There is an ever growing possibility that the US dollar's privileged status in the world economy may be eroding, permanently. A necessary step toward a more multi-polar world, why didn't this happen aeons ago?

It was 3 months ago when President Lula da Silva of Brazil remarked that white "blue-eyed bankers" were to blame for the global financial crisis. President da Silva's comments were just one of many diatribes among post-colonial nations against centuries old European and particularly American influence over the world's financial institutions.

Today, emerging powers in the global South met in Russia to discuss a drastic move toward transformation of the global financial architecture. The New York Times, in its standard neoliberal form, fasely described the meeting as a narrow attempt by Russia to challenge perceived American hegemony in the world-system.

For the Kremlin, undermining the dollar as the prevailing medium of exchange reflects a broader Russian belief that the United States exercises a dominance in global affairs that exceeds its diminishing power.

But the article misses the point, which is that something new and of historic proportions is happening in the world economy. In reality, the United States actually does exercise dominance in global affairs that exceeds its diminishing power. Since the 1970's the US dollar has had a virtual monopoly on global exchange. Raw materials, for example are bought and sold for U.S. dollars. Exchange rates between currencies are not fixed but fluctuate all the time, depending largely on speculation about interest rates, and trade balances.
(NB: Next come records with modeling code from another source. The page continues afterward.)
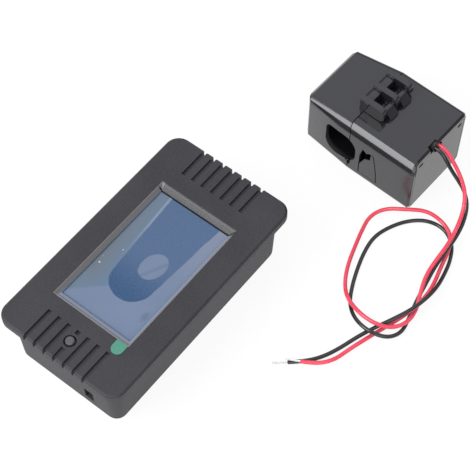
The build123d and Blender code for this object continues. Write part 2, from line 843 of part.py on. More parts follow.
def fixed_shell():
    """Fixed half: hollow, drafted, open at its far end, with knuckles and the tongue's window."""
    start = sensor_split + split_gap / 2
    far_height = sensor_height - fixed_end_drop
    side_view = profile((start, 0), (sensor_length, 0), (sensor_length, far_height), (start, sensor_height))
    shell = across(side_view, -sensor_width / 2, sensor_width / 2)
    ends = shell.faces().sort_by(Axis.X)
    long_edges = [edge for edge in shell.edges() if edge not in ends[0].edges() + ends[-1].edges()]
    shell = fillet(long_edges, shell_round)
    shell = chamfer(shell.faces().sort_by(Axis.X)[-1].edges(), fixed_end_edge)
    hollow_start = start + split_wall
    hollow = plate_x(hollow_start, sensor_length + over, sensor_width - 2 * shell_wall, shell_floor,
                     far_height - shell_wall, inner_round)
    shell -= hollow - opening_solid(opening_wall)
    shell -= opening_solid(0)
    for side in (-1, 1):
        shell -= lip_solid(side)
    shell -= fixed_core_form(core_gap)
    relief_length, relief_drop = split_relief
    shell -= across(profile((start, opening_bottom - relief_drop), (start + relief_length, opening_bottom),
                            (start + relief_length, opening_bottom + over), (start, opening_bottom + over)),
                    -sensor_width, near_inner_wall)
    slot = box(2 * split_wall, arm_inner - arm_outer + 2 * tongue_slit, arm_slot_low, arm_slot_high,
               start, (arm_inner + arm_outer) / 2)
    shell -= slot
    shell -= across(tongue_face(tongue_slit), -sensor_width, near_inner_wall + tongue_slit)
    shell -= across(profile(*notch_outline), -sensor_width, near_inner_wall + tongue_slit)
    shell -= exit_cut()
    return shell + knuckles()


def plate_x(x_low, x_high, width, bottom, top, corner):
    """A rounded upright plate or block along X."""
    outline = RectangleRounded(width, top - bottom, corner)
    face = Plane((x_low, 0, (top + bottom) / 2), x_dir=(0, 1, 0), z_dir=(1, 0, 0)) * outline
    return extrude(face, x_high - x_low)


def tongue_face(grow):
    """The tongue's X-Z outline, grown by its slit at the sides and top, less at its foot."""
    foot = tongue_left_side[0][1]
    left = [(x - grow, z + grow) for x, z in tongue_left_side[1:]]
    right = [(x + grow, z + grow) for x, z in tongue_right_side[:-1]]
    foot_z = foot - min(grow, tongue_foot_gap)
    ends = [(tongue_right_side[-1][0] + grow, foot_z), (tongue_left_side[0][0] - grow, foot_z)]
    return make_face(Polyline(*left, *right, *ends, close=True))


def release_tongue():
    """Springy tongue that is pressed in to let the gate go, with a ledge under the arm's tooth."""
    tongue = across(tongue_face(0), -sensor_width / 2 + tongue_inset, near_inner_wall)
    ledge = box(ledge_right - ledge_left, ledge_thickness, ledge_bottom, ledge_top,
                (ledge_left + ledge_right) / 2, near_inner_wall + ledge_thickness / 2)
    return tongue + ledge


def knuckles():
    """Two knuckles standing on the fixed half between the ribs, round at the pin."""
    foot = shell_height(knuckle_right) - hinge_root
    centre = hinge_centre()
    left = pin_x - knuckle_radius
    angle = math.radians(knuckle_back_angle)
    back = (pin_x + knuckle_radius * math.cos(angle), centre + knuckle_radius * math.sin(angle))
    with BuildSketch() as outline:
        with BuildLine():
            Line((left, foot), (left, centre))
            ThreePointArc((left, centre), (pin_x, centre + knuckle_radius), back)
            Polyline(back, (knuckle_right, sensor_height + knuckle_end_height), (knuckle_right, foot),
                     (left, foot))
        make_face()
    solids = None
    for index in range(rib_count - 1):
        y = (rib_rows()[index] + rib_rows()[index + 1]) / 2
        knuckle = across(outline.sketch, y - knuckle_width / 2, y + knuckle_width / 2)
        solids = knuckle if solids is None else solids + knuckle
    return solids - rod_y(pin_radius, -sensor_width, sensor_width, pin_x, centre)


def hinge_pin():
    """Steel pin through the ribs, held in the knuckles and put in from the far side."""
    return rod_y(pin_radius, pin_start(), hinge_side(), pin_x, hinge_centre())


def end_cover():
    """Flat end plate set into the fixed shell, with two snap slots and the lead exit."""
    x_low = sensor_length - end_cover_thickness
    width = sensor_width - 2 * shell_wall - 2 * fit_gap
    high = sensor_height - fixed_end_drop - shell_wall - fit_gap
    cover = plate_x(x_low, sensor_length, width, shell_floor + fit_gap, high, inner_round)
    slot_width_y, slot_height = cover_slot_size
    for side in (-1, 1):
        cover -= box(4 * end_cover_thickness, slot_width_y, high - cover_slot_drop,
                     high - cover_slot_drop + slot_height, sensor_length,
                     side * (width / 2 - cover_slot_inset))
    return cover - exit_cut()


def exit_cut():
    """The round lead exit, with a notch beside it through the shell's top edge."""
    start = sensor_length - end_cover_thickness - exit_block_length
    notch = box(2 * end_cover_thickness, exit_notch_width, exit_z, 2 * sensor_height,
                sensor_length, exit_notch_y)
    return rod_x(exit_radius, start, sensor_length + over, exit_y, exit_z) + notch


def lead_clamp():
    """Soft block inside the exit that grips both leads."""
    start = sensor_length - end_cover_thickness - exit_block_length
    return rod_x(exit_radius, start, sensor_length - exit_recess, exit_y, exit_z)


def lead_points(side, route):
    """A lead's points: straight out of the clamp's face, then its route."""
    y = exit_y + side * lead_spacing / 2
    face = sensor_length - exit_recess
    start = [sensor_place * Pos(x, y, exit_z) for x in (face, face + lead_exit_run)]
    return [tuple(place.position) for place in start] + route


def lead(name, points):
    """A free lead: straight runs joined by tangent arcs, as large as the runs allow, six-sided."""
    places = [Vector(*point) for point in points]
    runs = [after - before for before, after in zip(places, places[1:])]
    radii = []
    for before, after in zip(runs, runs[1:]):
        turn = math.radians(before.get_angle(after))
        radii.append(arc_share * min(before.length, after.length) / math.tan(turn / 2))
    path = FilletPolyline(*places, radius=radii)
    start = Plane(origin=places[0], z_dir=runs[0])
    ring = start * RegularPolygon(lead_diameter / 2, 6)
    tube = sweep(ring, path=path)
    print(name, "length", round(path.length, 1), "volume over section times length",
          round(tube.volume / (ring.area * path.length), 4))
    print(name, "radii", [round(radius, 1) for radius in radii])
    return tube


def tinned_end(points):
    """The bare tinned strands beyond a lead's insulation."""
    tip = Vector(*points[-1])
    way = (tip - Vector(*points[-2])).normalized()
    return Pos(*tip) * Plane(origin=(0, 0, 0), z_dir=way).location * Pos(0, 0, tin_length / 2) * Cylinder(
        tin_diameter / 2, tin_length)


def spool_sizes():
    """Lowest and highest level of the spool, its middle in X, and its hole's two sides."""
    low = core_bottom + core_bar + bobbin_end_gap
    high = core_top - core_bar - bobbin_end_gap
    hole_x = core_leg + 2 * bobbin_core_gap
    hole_y = core_depth + 2 * bobbin_core_gap
    return low, high, core_right - core_leg / 2, hole_x, hole_y


def bobbin():
    """Spool round the fixed core's upright leg."""
    low, high, x, hole_x, hole_y = spool_sizes()
    spool = box(hole_x + 2 * bobbin_wall, hole_y + 2 * bobbin_wall, low, high, x)
    reach = 2 * (bobbin_wall + winding_build + bobbin_lip)
    for level in (low, high - bobbin_flange):
        spool += box(hole_x + reach, hole_y + reach, level, level + bobbin_flange, x)
    return spool - box(hole_x, hole_y, low - over, high + over, x)


def winding():
    """The copper winding, filling the spool between its flanges."""
    low, high, x, hole_x, hole_y = spool_sizes()
    length, width = hole_x + 2 * bobbin_wall, hole_y + 2 * bobbin_wall
    outer = plate(length + 2 * winding_build, width + 2 * winding_build, winding_round,
                  low + bobbin_flange, high - bobbin_flange, x)
    return outer - box(length, width, low, high, x)


def core_spring():
    """Leaf behind the gate's core that presses it against the fixed core."""
    x = core_left - core_gap - core_spring_thickness / 2
    return box(core_spring_thickness, core_depth - core_spring_margin, core_bottom + core_spring_margin,
               core_top - core_spring_margin, x)


# Sensor pieces, placed beside the meter
sensor_parts = {
    "gate_shell": gate_shell(),
    "gate_core": gate_core_form(0),
    "core_spring": core_spring(),
    "fixed_shell": fixed_shell(),
    "fixed_core": fixed_core_form(0),
    "bobbin": bobbin(),
    "winding": winding(),
    "hinge_pin": hinge_pin(),
    "release_tongue": release_tongue(),
    "end_cover": end_cover(),
    "lead_clamp": lead_clamp(),
}
for name, solid in sensor_parts.items():
    parts[name] = sensor_place * solid

# Leads, in the meter's frame
red_points = lead_points(1, red_route)
black_points = lead_points(-1, black_route)
parts["red_lead"] = lead("red lead", red_points)
parts["black_lead"] = lead("black lead", black_points)
parts["red_tinned_end"] = tinned_end(red_points)
parts["black_tinned_end"] = tinned_end(black_points)

os.makedirs("parts", exist_ok=True)
for name, solid in parts.items():
    solid.label = name
    export_step(solid, f"parts/{name}.step")
print(len(parts), "nodes")
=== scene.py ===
import math

import bmesh
import bpy
from mathutils import Matrix, Vector


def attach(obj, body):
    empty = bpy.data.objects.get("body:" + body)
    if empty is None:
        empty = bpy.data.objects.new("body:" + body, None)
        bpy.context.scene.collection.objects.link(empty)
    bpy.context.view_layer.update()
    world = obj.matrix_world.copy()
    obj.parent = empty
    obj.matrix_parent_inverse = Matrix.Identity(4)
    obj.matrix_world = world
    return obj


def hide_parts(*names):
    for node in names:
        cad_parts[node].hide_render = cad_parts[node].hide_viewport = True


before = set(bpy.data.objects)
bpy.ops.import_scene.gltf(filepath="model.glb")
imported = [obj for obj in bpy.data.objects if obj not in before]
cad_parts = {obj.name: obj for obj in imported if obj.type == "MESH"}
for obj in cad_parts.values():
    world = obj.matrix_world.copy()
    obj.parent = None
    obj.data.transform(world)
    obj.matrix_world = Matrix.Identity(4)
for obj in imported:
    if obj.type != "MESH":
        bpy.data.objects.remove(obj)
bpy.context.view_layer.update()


# Camera. It looks down on the meter and its sensor from beyond the button end, through a long
# lens, so that the far edges of both run nearly parallel to the near ones.
eye = Vector((-0.17264, -0.17194, 0.42684))
look = Vector((0.41605, 0.32830, -0.84800))
camera = bpy.data.objects.new("camera", bpy.data.cameras.new("camera"))
camera.location = eye
camera.rotation_euler = look.to_track_quat("-Z", "Y").to_euler()
camera.data.lens = 112.55
camera.data.sensor_width = 36
bpy.context.scene.collection.objects.link(camera)
bpy.context.scene.camera = camera
bpy.context.scene.view_settings.view_transform = "Standard"


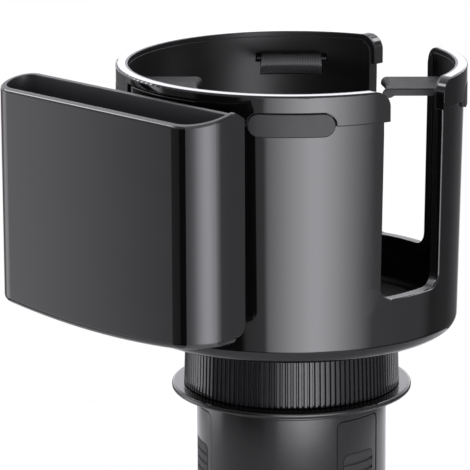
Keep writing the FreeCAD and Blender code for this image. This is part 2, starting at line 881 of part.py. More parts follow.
def spiral_slot(azimuth):
    """Slot whose radius grows by the wings' travel over the ring's turn, drawn for one wing."""
    growth = wing_travel / math.radians(scroll_turn)
    half_width = scroll_pin_radius + scroll_clearance
    inner_side = []
    outer_side = []
    for index in range(scroll_steps + 1):
        turn = math.radians(scroll_turn) * index / scroll_steps
        radius = scroll_start + growth * turn
        angle = math.radians(azimuth) - turn
        outwards = Vector(math.sin(angle), -math.cos(angle), 0)
        onwards = Vector(outwards.y, -outwards.x, 0)
        across = (outwards * radius - onwards * growth).normalize()
        inner_side.append(outwards * radius - across * half_width)
        outer_side.append(outwards * radius + across * half_width)
    sides = []
    for points in (inner_side, outer_side):
        curve = Part.BSplineCurve()
        curve.interpolate(points)
        sides.append(curve.toShape())
    caps = []
    for end, neighbour in ((0, 1), (-1, -2)):
        first = inner_side[end]
        last = outer_side[end]
        inward = (inner_side[neighbour] + outer_side[neighbour] - first - last).normalize()
        tip = (first + last) * 0.5 - inward * half_width
        caps.append(Part.Arc(first, tip, last).toShape())
    wire = Part.Wire(Part.__sortEdges__(sides + caps))
    face = Part.Face(wire).translated(Vector(0, 0, scroll_bottom - cut_margin))
    return face.extrude(Vector(0, 0, scroll_thickness + 2 * cut_margin))


def scroll_plate():
    disc = tube(sleeve_bore, scroll_radius, scroll_bottom, scroll_top)
    cutters = [spiral_slot(azimuth) for azimuth in wing_azimuths]
    cutters += [post(screw_pilot + seat_gap, scroll_bottom - cut_margin, scroll_top + cut_margin, place)
                for place in scroll_screw_places()]
    return disc.cut(cutters).removeSplitter()


def scroll_screws():
    radius = screw_pilot - seat_gap / 2
    end = scroll_top + scroll_screw_length
    return Part.makeCompound([post(radius, scroll_bottom, end, place) for place in scroll_screw_places()])


# Base flange: the disc under the ring with a short skirt that caps the base shell

def base_flange():
    skirt_outer = base_radius + skirt_step
    skirt_inner = base_radius - base_wall
    lip_outer = skirt_inner + lip_thickness + lip_gap
    lip_top = skirt_bottom + lip_height + lip_gap
    hole = sleeve_radius + turning_gap
    return turned([
        (hole, flange_bottom, 0),
        (hole, flange_top, edge_round),
        (flange_radius, flange_top, flange_round),
        (flange_radius, flange_bottom, flange_round),
        (skirt_outer, flange_bottom, edge_round),
        (skirt_outer, skirt_bottom, edge_round),
        (lip_outer, skirt_bottom, 0),
        (lip_outer, lip_top, 0),
        (skirt_inner, lip_top, 0),
        (skirt_inner, flange_bottom, 0),
    ])


# Base shell: tube with a floor, three wing windows, guide fins and rails

def base_shell():
    inner = base_radius - base_wall
    floor = base_bottom + base_floor
    root = floor - root_depth
    shell = turned([
        (0, base_bottom, 0),
        (base_radius, base_bottom, base_round),
        (base_radius, skirt_bottom, 0),
        (inner + lip_thickness, skirt_bottom, 0),
        (inner + lip_thickness, skirt_bottom + lip_height, edge_round),
        (inner, skirt_bottom + lip_height, 0),
        (inner, floor, base_round),
        (boss_radius, floor, base_round),
        (boss_radius, spindle_bottom, 0),
        (0, spindle_bottom, 0),
    ])
    fin = block(fin_thickness / 2, fin_inner, base_radius, root, wing_top)
    fin_offset = wing_half_width + wing_gap + fin_thickness / 2
    rail = block(rail_half_width, fin_inner, base_radius, root, wing_bottom - turning_gap)
    guides = [rail, fin.translated(Vector(fin_offset, 0, 0)), fin.translated(Vector(-fin_offset, 0, 0))]
    keep = post(base_radius - base_wall / 2, base_bottom, skirt_bottom)
    guides = [guide.common(keep) for guide in guides]
    shell = joined([shell] + [faced(guide, azimuth) for azimuth in wing_azimuths for guide in guides])
    window = block(wing_half_width + wing_gap, fin_inner, base_radius + cut_margin, wing_bottom - wing_gap,
                   wing_top + wing_gap, wing_corner + wing_gap)
    under = base_bottom - cut_margin
    head_top = base_bottom + centre_screw_head_height + seat_gap
    cutters = [faced(window, azimuth) for azimuth in wing_azimuths]
    cutters.append(post(centre_screw_radius + seat_gap, under, spindle_bottom + cut_margin))
    cutters.append(post(centre_screw_head_radius + screw_head_gap, under, head_top))
    return shell.cut(cutters).removeSplitter()


def centre_screw():
    head_top = base_bottom + centre_screw_head_height
    head = post(centre_screw_head_radius, base_bottom + seat_gap, head_top)
    shank = post(centre_screw_radius, head_top - root_depth, base_bottom + centre_screw_length)
    return joined([head, shank])


def foot_pad():
    """Anti-slip disc under the base, with two ring grooves in its face."""
    disc = turned([(0, 0, 0), (foot_pad_radius, 0, foot_pad_round), (foot_pad_radius, pad_height, 0),
                   (0, pad_height, 0)])
    grooves = [tube(radius, radius + 2 * foot_pad_groove, -cut_margin, foot_pad_groove)
               for radius in foot_pad_groove_radii]
    return disc.cut(grooves)


# Wings: curved skins on open frames that slide outwards through the windows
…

There has been no shortage of protest among developing nations against this form of American hegemony.

Today's agreement by China, Russia, India, and Brazil to possibly buy one anothers bonds to lessen dependence on the U.S. , could finally begin a structural shift against the supremacy of the US dollar. Bloomberg Financial News, citing economist Nouriel Roubini, recognized the impending effects of a push-back against US dollar hegemony.

For the U.S., a change in the role of the dollar would risk increasing its financing costs and undermining its preeminent place in the world economy...The currency has dropped 10 percent against the euro in the past three years.
A more horizontal structure of international trade would essentially take out the US as middle-man and level the playing field for developing countries. For the first time in the recent history of global capitalism, there may not be a sole hegemon that controls international exchange. And that may not be such a bad thing.